> [SHORT EXERCISE]: Count how many lines hold the string "hinge". Answer with that number and nothing more.

____________

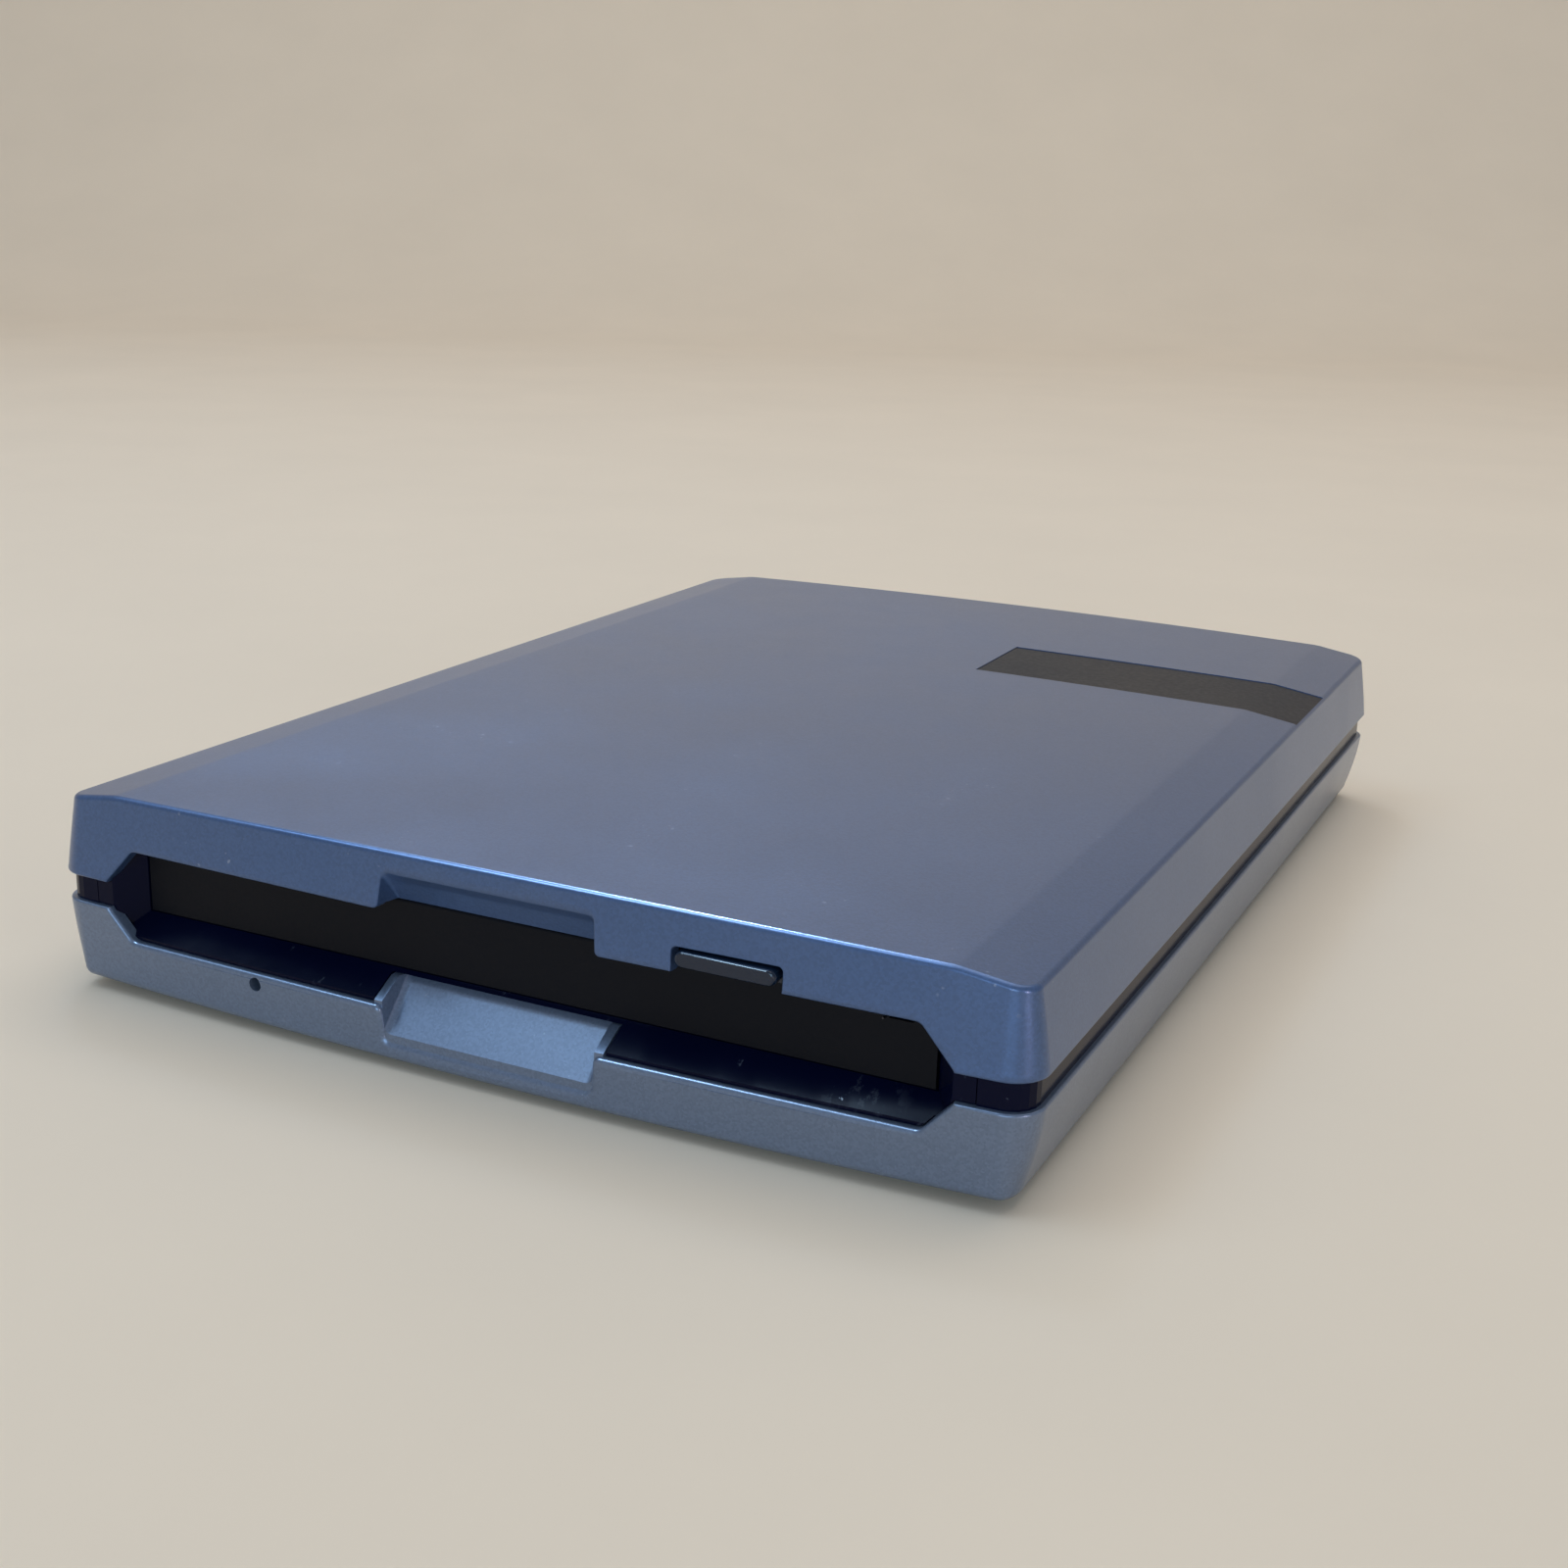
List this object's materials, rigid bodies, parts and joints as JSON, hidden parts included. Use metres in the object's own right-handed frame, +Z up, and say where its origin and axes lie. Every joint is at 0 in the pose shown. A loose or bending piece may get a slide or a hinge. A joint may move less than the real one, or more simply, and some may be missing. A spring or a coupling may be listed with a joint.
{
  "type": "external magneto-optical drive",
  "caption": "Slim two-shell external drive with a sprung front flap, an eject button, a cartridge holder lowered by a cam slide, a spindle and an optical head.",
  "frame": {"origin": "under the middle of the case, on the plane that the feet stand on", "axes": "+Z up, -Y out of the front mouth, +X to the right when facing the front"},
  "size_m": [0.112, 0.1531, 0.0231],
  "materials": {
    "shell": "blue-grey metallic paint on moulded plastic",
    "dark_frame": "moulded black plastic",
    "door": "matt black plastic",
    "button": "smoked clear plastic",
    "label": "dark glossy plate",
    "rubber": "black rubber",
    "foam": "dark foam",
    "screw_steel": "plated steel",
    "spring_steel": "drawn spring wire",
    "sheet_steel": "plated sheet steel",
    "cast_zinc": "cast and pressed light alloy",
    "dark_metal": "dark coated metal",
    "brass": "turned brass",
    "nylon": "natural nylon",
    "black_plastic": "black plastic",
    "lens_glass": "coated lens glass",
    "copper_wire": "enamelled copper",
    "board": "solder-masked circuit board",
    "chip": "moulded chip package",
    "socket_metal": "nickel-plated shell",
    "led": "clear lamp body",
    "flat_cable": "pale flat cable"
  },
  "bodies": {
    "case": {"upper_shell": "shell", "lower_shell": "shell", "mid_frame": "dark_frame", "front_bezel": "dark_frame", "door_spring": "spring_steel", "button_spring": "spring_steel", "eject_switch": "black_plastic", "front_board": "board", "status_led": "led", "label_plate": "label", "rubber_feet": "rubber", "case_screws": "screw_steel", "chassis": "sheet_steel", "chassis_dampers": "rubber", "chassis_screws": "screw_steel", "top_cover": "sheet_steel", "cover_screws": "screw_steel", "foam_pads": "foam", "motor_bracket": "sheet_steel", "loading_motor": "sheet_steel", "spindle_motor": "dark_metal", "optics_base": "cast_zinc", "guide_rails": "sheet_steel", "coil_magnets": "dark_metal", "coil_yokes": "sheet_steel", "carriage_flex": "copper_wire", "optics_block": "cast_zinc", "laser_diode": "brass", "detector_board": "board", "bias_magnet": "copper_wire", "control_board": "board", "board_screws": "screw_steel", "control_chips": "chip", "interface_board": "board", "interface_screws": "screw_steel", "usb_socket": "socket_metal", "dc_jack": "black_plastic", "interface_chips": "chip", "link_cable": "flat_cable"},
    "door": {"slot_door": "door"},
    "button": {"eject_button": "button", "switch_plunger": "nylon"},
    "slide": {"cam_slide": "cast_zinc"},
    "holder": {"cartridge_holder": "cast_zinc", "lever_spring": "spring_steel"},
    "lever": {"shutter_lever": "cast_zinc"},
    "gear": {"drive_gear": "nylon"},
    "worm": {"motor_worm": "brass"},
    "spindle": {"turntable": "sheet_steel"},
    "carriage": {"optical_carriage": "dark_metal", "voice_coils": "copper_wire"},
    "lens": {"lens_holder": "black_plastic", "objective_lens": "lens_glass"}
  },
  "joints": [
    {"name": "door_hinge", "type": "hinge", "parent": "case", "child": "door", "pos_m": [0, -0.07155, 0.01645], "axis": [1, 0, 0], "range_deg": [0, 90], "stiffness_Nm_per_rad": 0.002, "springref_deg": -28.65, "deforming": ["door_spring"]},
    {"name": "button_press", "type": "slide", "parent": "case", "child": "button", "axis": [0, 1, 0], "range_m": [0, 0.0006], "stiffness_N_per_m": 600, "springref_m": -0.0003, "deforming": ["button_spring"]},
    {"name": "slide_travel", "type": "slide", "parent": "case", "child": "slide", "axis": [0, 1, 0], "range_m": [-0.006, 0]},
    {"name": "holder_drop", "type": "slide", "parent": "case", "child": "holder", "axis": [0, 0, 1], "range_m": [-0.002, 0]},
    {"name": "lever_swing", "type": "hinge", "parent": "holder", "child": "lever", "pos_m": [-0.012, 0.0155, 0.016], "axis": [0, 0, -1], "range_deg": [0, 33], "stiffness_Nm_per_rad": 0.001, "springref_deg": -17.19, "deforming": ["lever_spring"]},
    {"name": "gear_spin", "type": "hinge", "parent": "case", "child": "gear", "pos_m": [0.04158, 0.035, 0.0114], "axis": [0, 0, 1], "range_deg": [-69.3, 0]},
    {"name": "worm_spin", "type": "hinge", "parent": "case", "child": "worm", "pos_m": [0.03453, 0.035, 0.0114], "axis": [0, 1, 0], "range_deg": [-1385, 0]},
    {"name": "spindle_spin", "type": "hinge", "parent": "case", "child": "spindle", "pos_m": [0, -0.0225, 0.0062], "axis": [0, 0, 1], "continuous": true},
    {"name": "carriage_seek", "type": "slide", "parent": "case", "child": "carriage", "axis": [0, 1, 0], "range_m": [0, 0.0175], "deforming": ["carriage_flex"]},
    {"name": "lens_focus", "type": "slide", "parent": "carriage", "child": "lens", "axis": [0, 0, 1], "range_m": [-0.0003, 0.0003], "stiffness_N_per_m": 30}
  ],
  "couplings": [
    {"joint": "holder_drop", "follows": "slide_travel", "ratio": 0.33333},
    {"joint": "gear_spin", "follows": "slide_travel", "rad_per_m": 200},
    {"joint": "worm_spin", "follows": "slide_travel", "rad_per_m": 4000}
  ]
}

____________

> [TASK RESPONSE]: 6